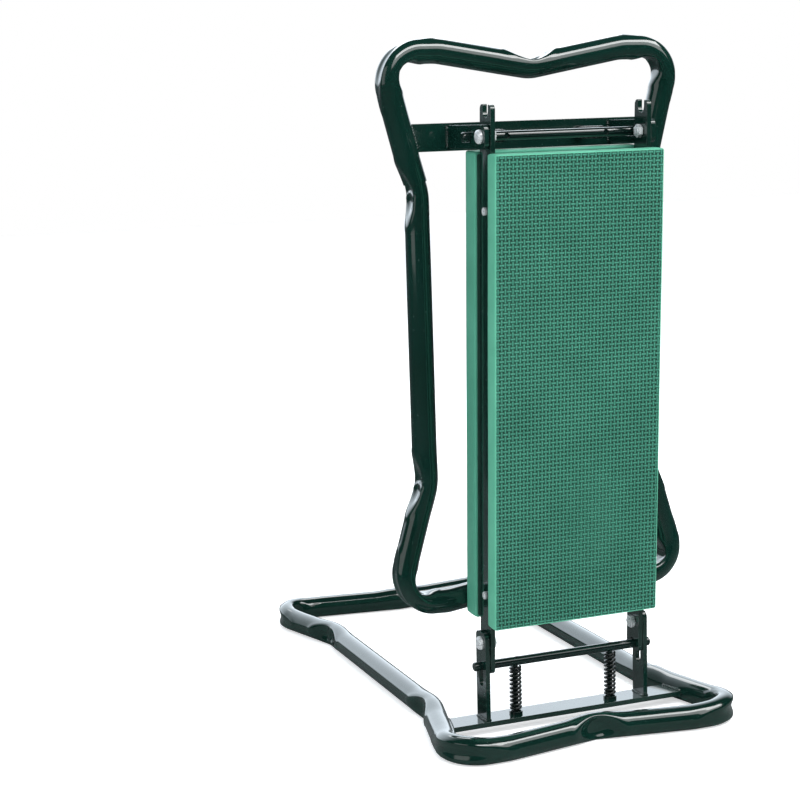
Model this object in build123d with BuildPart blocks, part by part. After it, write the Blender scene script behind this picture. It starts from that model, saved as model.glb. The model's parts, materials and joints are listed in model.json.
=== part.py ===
from build123d import *
import os
from math import cos, radians, sin

os.makedirs("parts", exist_ok=True)

# Garden kneeler seat, shown standing on one leg frame: the lower leg frame lies unfolded on the
# floor and locked, the seat stands up from it and leans forward by the slack of its lock, and the
# upper leg frame is folded behind the seat.
# Millimetres, +Z up, origin on the floor under the middle of the whole object.

# --- Driving dimensions -------------------------------------------------------------------------

# Leg frames: each one is a closed loop of round tube. In a leg's own frame x runs along the pivot
# axis, y runs towards the long end, and z is square to the loop, with the pivot axis at 0.
tube_radius = 11.0
tube_wall = 1.2
loop_drop = 70.5              # from the pivot axis to the plane of the loop
short_end = -73.5             # y of the short end bar
long_end = 409.0              # y of the long end bar
short_notch = 15.0            # how far the middle of the short end bar dips into the loop
long_notch = 12.0
shoulder_x = 88.0             # where an end bar begins to dip
short_corner_x = 140.5
long_corner_x = 141.5
run_x = 109.5                 # half the spacing of the parallel runs
run_start, run_end = 46.0, 302.0
corner_bend, run_bend, notch_bend, shoulder_bend = 26.0, 60.0, 34.0, 60.0

# Seat
pivot_spacing = 440.0
seat_lean = 2.4               # degrees forward from upright, the slack of the lower lock
folded_lean = 1.0             # degrees from plumb, by which the folded leg's long end hangs in
rail_width, rail_thickness = 22.0, 4.0
rail_inner_x = 71.0
rail_overrun = 26.5           # rail past each pivot, to the tips of its fork
fork_radius = 5.2             # leaves the lock bar the slack that lets the seat lean
fork_outer_round, fork_inner_round = 4.4, 1.2
pad_length, pad_width = 408.0, 158.0
pad_start = 19.0              # bottom of the pads above the lower pivot
sitting_thickness, kneeling_thickness = 15.5, 20.0
pad_corner, pad_edge = 2.0, 1.2
panel_thickness, panel_inset = 1.5, 2.0
crossbar_heights = (43.0, 378.0)
crossbar_height, crossbar_wall, crossbar_end = 20.0, 1.5, 3.0

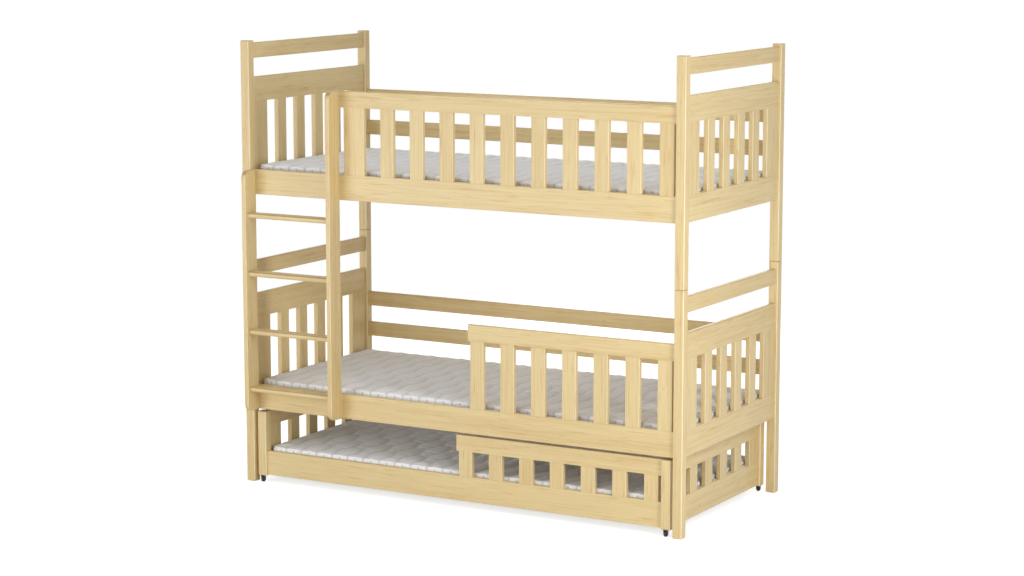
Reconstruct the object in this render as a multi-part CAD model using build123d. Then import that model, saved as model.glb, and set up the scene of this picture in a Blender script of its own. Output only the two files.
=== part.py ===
from build123d import *
import os

# Bunk bed with a trundle, in solid pine: two single beds one above the other, a ladder at the
# front left, and a low third bed on castors that rolls out forwards from underneath.
# Millimetres. +X runs along the bed, +Y towards its back, +Z up, and the floor is at zero.
# Every sub-part is placed about the bed's own middle line, and the finished nodes are then
# moved back by half the ladder's reach, so that the origin is under the middle of the whole.

# Main frame
bed_length = 1980.0
bed_width = 900.0
rail_bottom = 305.0
level_rise = 882.0

# Timber sections
post_side = 40.0
post_corner_radius = 5.0
post_end_ease = 3.0
board_thickness = 20.0
free_edge_ease = 3.0
seam_edge_ease = 1.0
side_rail_height = 100.0
slat_width = 60.0
slat_gap = 75.0

# End frames of the two beds
end_gap_height = 270.0
end_board_height = 100.0
end_top_gap = 75.0
end_top_rail_height = 62.0
lower_post_top_rise = 30.0
upper_post_top_rise = 10.0

# Rails along the back, two to a bed
back_rail_count = 2
back_rail_height = 62.0
back_rail_gap = 71.5

# Guards along the front
guard_gap_height = 267.0
guard_rail_height = 65.0
guard_post_gap = 10.0
guard_rail_overhang = 10.0

# Ladder
stringer_thickness = 20.0
stringer_depth = 75.0
stringer_corner_radius = 30.0
stringer_post_gap = 1.0
ladder_clear_width = 384.0
ladder_guard_gap = 20.0
tread_count = 4
first_tread_rise = 101.0
last_tread_drop = 170.0
tread_thickness = 21.0
tread_depth = 50.0
tread_edge_radius = 9.0

# Slatted bases and mattresses
cleat_width = 20.0
cleat_height = 20.0
cleat_end_gap = 5.0
bed_slat_thickness = 15.0
bed_slat_width = 70.0
bed_slat_count = 13
bed_slat_side_gap = 1.0
bed_slat_end_gap = 20.0
mattress_end_gap = 10.0
mattress_side_gap = 20.0
mattress_thickness = 80.0
mattress_corner_radius = 28.0
mattress_crown = 3.0
mattress_side_draw = 3.0
channel_pitch = 75.0
channel_depth = 3.0

# Trundle
trundle_end_gap = 12.0
trundle_front_setback = 8.0
trundle_back_setback = 28.0
trundle_head_gap = 10.0
trundle_rail_rise = 3.0
trundle_cap_height = 65.0
trundle_guard_post_gap = 15.0
trundle_slat_count = 12
trundle_mattress_end_gap = 8.0
trundle_mattress_side_gap = 2.0

# Castors under the trundle's posts
wheel_radius = 11.0
wheel_width = 10.0
wheel_edge_radius = 2.0
wheel_dish_radius = 7.0
wheel_dish_depth = 1.5
wheel_side_gap = 0.5
wheel_crown_gap = 1.5
axle_radius = 2.0
axle_fit = 0.03
wheel_fit = 0.08
cheek_thickness = 2.5
cheek_radius = 6.0
crown_thickness = 3.0
crown_end_reach = 9.0
crown_corner_radius = 4.0
castor_trail = 12.0
castor_post_gap = 0.5
stem_radius = 4.0
stem_length = 30.0
stem_fit = 0.1

# Stub tenons of the glued joints: uprights in rails, end boards in posts, treads in stringers
tenon_length = 12.0
tenon_thickness = 8.0
tenon_shoulder = 10.0
tenon_fit = 0.1
hole_end_room = 1.0

# Wooden dowels of the joints that come apart
dowel_radius = 4.0
dowel_length = 30.0
post_dowel_radius = 5.0
post_dowel_length = 60.0
dowel_fit = 0.05
side_rail_dowel_offset = 35.0
small_rail_dowel_offset = 15.0

# Steel connectors that pull each side rail to its posts
rod_radius = 3.0
rod_post_depth = 25.0
rod_fit = 0.05
pocket_radius = 14.0
pocket_setback = 45.0
pocket_floor_gap = 0.25
washer_fit = 0.2
washer_thickness = 12.5
nut_radius = 5.5
nut_length = 8.0
nut_corner_count = 6
rod_end_length = 2.0

# Screws that hold the ladder to the rails
screw_radius = 2.2
screw_length = 50.0
screw_fit = 0.05
screw_head_radius = 4.5
screw_head_height = 2.5
screw_offset = 10.0

# Places worked out from the sizes above
post_x = (bed_length - post_side) / 2
post_y = (bed_width - post_side) / 2
inner_x = bed_length / 2 - post_side
inner_y = bed_width / 2 - post_side
half_board = board_thickness / 2
slat_pitch = slat_width + slat_gap
end_frame_height = 2 * end_board_height + end_gap_height + end_top_gap + end_top_rail_height
lower_post_height = rail_bottom + end_frame_height + lower_post_top_rise
upper_post_top = rail_bottom + level_rise + end_frame_height + upper_post_top_rise
upper_post_height = upper_post_top - lower_post_height
upper_rail_top = rail_bottom + level_rise + side_rail_height
rail_front_y = -post_y - half_board
ladder_front_y = rail_front_y - stringer_depth
ladder_reach = -bed_width / 2 - ladder_front_y
left_stringer_x = -inner_x + stringer_post_gap
right_stringer_x = left_stringer_x + stringer_thickness + ladder_clear_width
first_tread_top = rail_bottom + first_tread_rise
tread_pitch = (upper_rail_top - last_tread_drop - first_tread_top) / (tread_count - 1)
washer_radius = pocket_radius - washer_fit
pocket_depth = half_board + washer_thickness / 2 + pocket_floor_gap
trundle_half_length = inner_x - trundle_end_gap
trundle_post_x = trundle_half_length - post_side / 2
trundle_inner_x = trundle_half_length - post_side
trundle_front_y = -bed_width / 2 + trundle_front_setback
trundle_back_y = bed_width / 2 - trundle_back_setback
trundle_middle_y = (trundle_front_y + trundle_back_y) / 2
castor_crown_bottom = 2 * wheel_radius + wheel_crown_gap
castor_crown_top = castor_crown_bottom + crown_thickness
trundle_post_bottom = castor_crown_top + castor_post_gap
trundle_top = rail_bottom - trundle_head_gap
trundle_post_height = trundle_top - trundle_post_bottom
trundle_rail_bottom = trundle_post_bottom + trundle_rail_rise
trundle_rail_top = trundle_rail_bottom + side_rail_height
trundle_gap_height = trundle_top - trundle_cap_height - trundle_rail_top
trundle_post_y = (trundle_front_y + post_side / 2, trundle_back_y - post_side / 2)

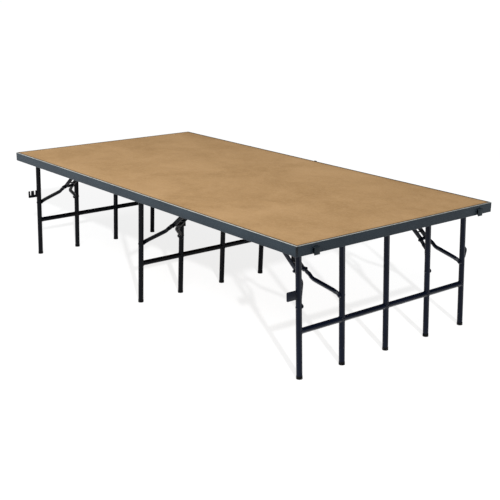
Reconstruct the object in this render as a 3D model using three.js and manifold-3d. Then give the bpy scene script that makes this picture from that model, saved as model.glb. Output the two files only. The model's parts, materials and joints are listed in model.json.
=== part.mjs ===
// Folding stage riser platform: a 4 ft by 8 ft deck in a steel edge frame on three fold-down leg
// frames. Each leg frame has five round legs, a crossbar and two wishbone braces with a knuckle.
// Millimetres, +Z up. Origin: on the floor, under the middle of the overall footprint, hooks and clip
// included. +X runs along the deck to the near end, +Y across it to the back long side.
// Everything is drawn about the middle of the deck and moved to the origin at the end.

import * as THREE from 'three';
import { mergeVertices } from 'three/addons/utils/BufferGeometryUtils.js';
import Module from 'manifold-3d';

const wasm = await Module();
wasm.setup();

// ---------------------------------------------------------------- driving dimensions
const IN = 25.4;
const LENGTH = 96 * IN;             // deck length, X
const WIDTH = 48 * IN;              // deck width, Y
const HEIGHT = 24 * IN;             // floor to top of the edge frame
const HALF_X = LENGTH / 2;
const HALF_Y = WIDTH / 2;
const GAP = 0.3;                    // free gap between resting pieces

const RAIL_H = 1.85 * IN;           // edge frame face height
const RAIL_T = 2.5;                 // edge frame steel
const LIP = 7;                      // width of the edge frame's top lip
const FLANGE = 22;                  // width of its bottom flange

const BOARD_DROP = 0.4;             // top sheet below the top of the edge frame
const BOARD_T = 6;                  // hardboard top sheet
const CORE_T = 15;                  // plywood core below it
const BOARD_TOP = HEIGHT - BOARD_DROP;
const BOARD_LOW = BOARD_TOP - BOARD_T;
const CORE_TOP = BOARD_LOW - GAP;
const CORE_LOW = CORE_TOP - CORE_T;
const UNDER_CORE = CORE_LOW - GAP;  // top of the steel mounted under the core

// Leg frames: hinge line, and the way along X the feet swing when the frame folds
const FRAMES = [
  { id: 'far', x: -44.5 * IN, fold: 1 },
  { id: 'mid', x: -1.5 * IN, fold: 1 },
  { id: 'near', x: 44.5 * IN, fold: -1 },
];
const SPLAY = Math.atan(1 / 22.15); // legs stand a little past square, away from the fold
const HINGE_Z = 21.9 * IN;          // leg frame hinge axis
const FOOT_RUN = HINGE_Z * Math.tan(SPLAY);           // X from hinge line to foot, at the floor
const LEG_Y = [-20.5 * IN, -10.75 * IN, 0, 10.75 * IN, 20.5 * IN];
const LEG_R = 12.7;                 // 1 in tube
const TOP_R = 13.4;                 // hinge tube the legs are welded to
const ARM_PIVOT_Z = 12.4 * IN;      // brace pivot on the legs

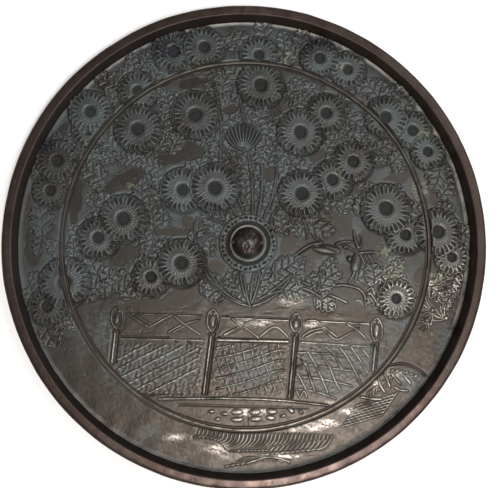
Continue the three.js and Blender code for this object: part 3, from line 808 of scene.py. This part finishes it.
def fence(x, y, h):
    """Rails, cross braces and the woven panels of the fence, then its four posts on top."""
    for path, width, height in (
        ([(-61, -35.2), (-23, -36.6)], 1.1, 0.32), ([(-14, -37.4), (20.5, -39)], 1.1, 0.35),
        ([(29, -39), (62, -40.8)], 1.1, 0.35), ([(-63.5, -47.6), (-23, -48.6)], 1.2, 0.2),
        ([(-15, -48.4), (20, -49.4)], 2.0, 0.9), ([(27, -49.8), (62, -52.2)], 1.1, 0.25),
    ):
        ridge(x, y, h, path, width, height, 0.1)
        incision(x, y, h, [(px, py + width * 0.5 + 0.5) for px, py in path], 1.0, 0.3)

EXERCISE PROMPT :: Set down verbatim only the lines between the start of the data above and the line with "# --- Driving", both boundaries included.

FULL SOLUTION ::
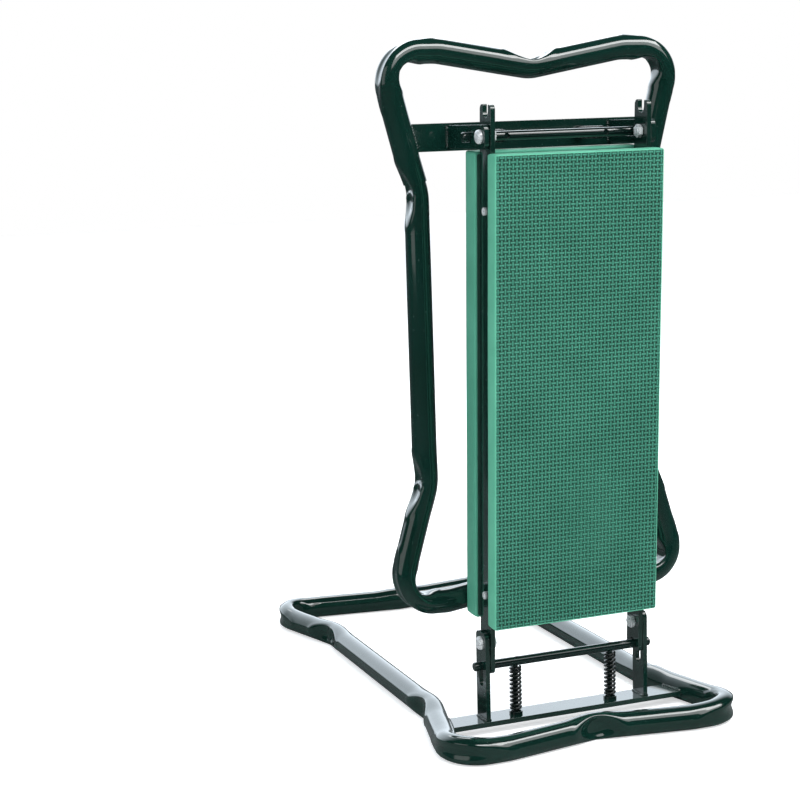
Model this object in build123d with BuildPart blocks, part by part. After it, write the Blender scene script behind this picture. It starts from that model, saved as model.glb. The model's parts, materials and joints are listed in model.json.
=== part.py ===
from build123d import *
import os
from math import cos, radians, sin

os.makedirs("parts", exist_ok=True)

# Garden kneeler seat, shown standing on one leg frame: the lower leg frame lies unfolded on the
# floor and locked, the seat stands up from it and leans forward by the slack of its lock, and the
# upper leg frame is folded behind the seat.
# Millimetres, +Z up, origin on the floor under the middle of the whole object.

# --- Driving dimensions -------------------------------------------------------------------------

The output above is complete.